I know that musicians are sometimes a bit weirded out by that, but it’s perfectly harmless. As a former musician, this was always the bit that I enjoyed. As a researcher, I’m interested in the music not as a ‘thing’ to be studied, but as something that people DO together – and it’s that activity that I get the most out of.
That said, I’m a jazz record producer, former specialist jazz label owner, music blogger, I was a jazz broadcaster and host of a number of jazz radio programmes for almost a decade, and I wouldn’t be at all surprised if I ended up involved in releasing some jazz vinyl that involves some of the people in this room in the not too distant future.
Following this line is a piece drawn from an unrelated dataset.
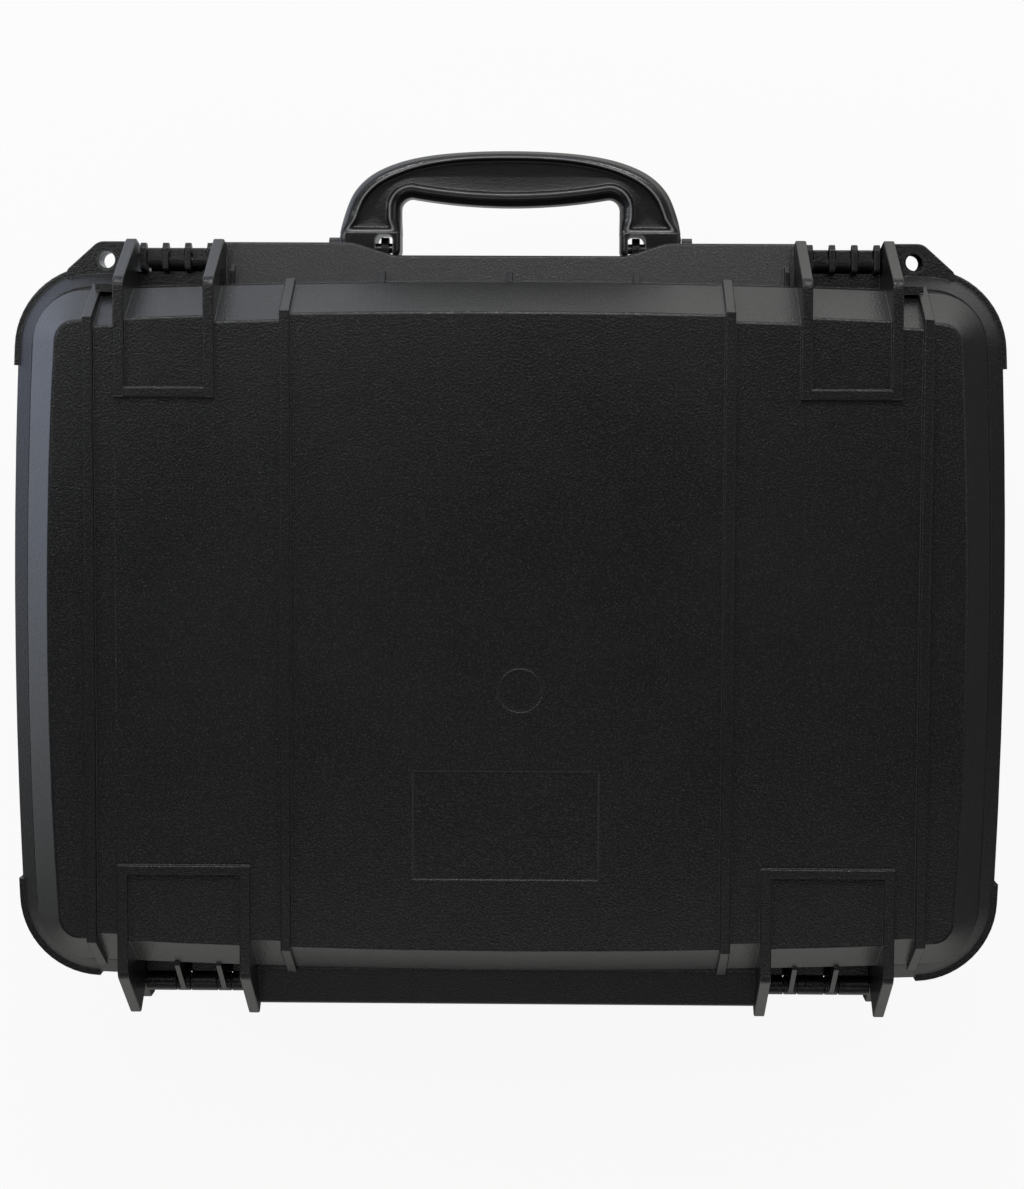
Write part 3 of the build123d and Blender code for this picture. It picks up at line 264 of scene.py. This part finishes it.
def settled(obj):
    """The object's mesh with its modifiers applied."""
    graph = bpy.context.evaluated_depsgraph_get()
    return bpy.data.meshes.new_from_object(obj.evaluated_get(graph))


def new_piece(name, mesh, material, body):
    """A piece of its own in the scene, riding on a body."""
    mesh.name = name
    dress(mesh, material)
    mesh.shade_smooth()
    piece = bpy.data.objects.new(name, mesh)
    scene.collection.objects.link(piece)
    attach(piece, body)
    return piece


def cut_foam(node, body, material, cell, wave, seed):
    """Layer of cut foam: soft edges, hand-cut walls that wander a little, and an uneven nap."""
    rough = bpy.data.objects.new("rough", nodes[node].data.copy())
    rough.matrix_world = nodes[node].matrix_world.copy()
    scene.collection.objects.link(rough)
    rough.modifiers.new("weld", "WELD").merge_threshold = WELD
    remesh = rough.modifiers.new("remesh", "REMESH")
    remesh.mode = "VOXEL"
    remesh.voxel_size = cell
    smooth = rough.modifiers.new("smooth", "SMOOTH")
    smooth.factor, smooth.iterations = 0.5, FOAM_SMOOTHING
    bpy.context.view_layer.update()
    mesh = settled(rough)
    mesh.transform(rough.matrix_world)
    bpy.data.objects.remove(rough)
    low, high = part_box(node)
    centre = (Vector(low) + Vector(high)) / 2
    offset = Vector([seed * step for step in SEED_STEP])
    for vertex, normal in zip(mesh.vertices, [v.normal.copy() for v in mesh.vertices]):
        where = vertex.co
        cut = Vector((where.x * CUT_WAVES, where.y * CUT_WAVES, CUT_LEVEL))
        broad = noise.noise(cut + offset)
        fine = noise.noise(where * NAP_WAVES + offset)
        vertex.co = where - normal * (wave * (0.5 + 0.5 * broad) + NAP_DEPTH * (1 + fine))
    for vertex in mesh.vertices:
        vertex.co = centre + (vertex.co - centre) * FOAM_SHRINK
    piece = new_piece(f"cut_{node}", mesh, material, body)
    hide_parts(node)


def crate_point(u, v, half_x, half_y):
    """Where a point of the square -1 to 1 lies on the pad, and how high its face is lifted there."""
    pull = 1 - CRATE_CORNER * (u * u * v * v) ** 4
    x, y = u * half_x * pull, v * half_y * pull
    wave = math.cos(math.pi * x / CRATE_PITCH) * math.cos(math.pi * y / CRATE_PITCH)
    peak = 0.5 + 0.5 * math.copysign(abs(wave) ** CRATE_ROUNDNESS, wave)
    inset = (1.0 - max(abs(u), abs(v))) * half_y
    calm = max(0.0, min(1.0, inset / CRATE_CALM))
    nap = CRATE_NAP * noise.noise(Vector((x * CRATE_NAP_WAVES, y * CRATE_NAP_WAVES, 0.0)))
    return x, y, CRATE_DEPTH * (1 - peak) * calm + nap


def egg_crate():
    """Convoluted foam in the lid: a solid back and rows of rounded peaks that press on the load."""
    low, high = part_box("lid_foam")
    half_x, half_y = high[0] - CRATE_EDGE_GAP, high[1] - CRATE_EDGE_GAP
    columns, rows = CRATE_GRID
    taper = 1 - 0.5 * CRATE_TAPER / half_x
    bm = bmesh.new()
    bottom, top = {}, {}
    for j in range(rows + 1):
        for i in range(columns + 1):
            x, y, lift = crate_point(2 * i / columns - 1, 2 * j / rows - 1, half_x, half_y)
            bottom[i, j] = bm.verts.new((x, y, low[2] + CRATE_FRONT_GAP + lift))
            top[i, j] = bm.verts.new((x * taper, y * taper, high[2] - CRATE_BACK))
    for j in range(rows):
        for i in range(columns):
            bm.faces.new((bottom[i, j], bottom[i, j + 1], bottom[i + 1, j + 1], bottom[i + 1, j]))
            bm.faces.new((top[i, j], top[i + 1, j], top[i + 1, j + 1], top[i, j + 1]))
    rim = [(i, 0) for i in range(columns)] + [(columns, j) for j in range(rows)]
    rim += [(i, rows) for i in range(columns, 0, -1)] + [(0, j) for j in range(rows, 0, -1)]
    for a, b in zip(rim, rim[1:] + rim[:1]):
        bm.faces.new((bottom[a], bottom[b], top[b], top[a]))
    out = bpy.data.meshes.new("egg_crate")
    bm.to_mesh(out)
    bm.free()
    piece = new_piece("egg_crate_foam", out, PAD_FOAM, "lid")
    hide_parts("lid_foam")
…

So – with my (unusual) music fan hat on, I am simply an observer – enjoying what you guys do together, peeking behind the curtain, seeing the actual work that goes on to create the thing that most of the rest of us ‘non-musicians’ experience as being basically magic.
This is just a hat
My fifth hat is not a metaphor. It’s just a hat. Sometimes I wear a hat.
I suppose if you want to find me to come and talk to me, you could always just keep an eye out for the guy in the hat.
Pretend I’m not here – unless you’d like me to be
So I hope that goes some way to explaining why I’m here. My main objective, though, is to stay out of the way. If all I get to do this week is sit and hear some incredible musicians play some music together, this has been a very successful week.
And if you do want to have a chat, you don’t have to pick which of my objectives you’re meeting. It’s just nice to chat. This whole hats thing is just a way of trying to make it clear what I get out of this, and give you ways to think about how I might be useful to you.
Otherwise – ignore me and I’ll stay out of your way. I’d like to take some photos if nobody objects, but generally speaking, I shouldn’t impact on your experience of Summer Session unless you decide you’d like me to in some way.
Have a great week here – and thanks for having me.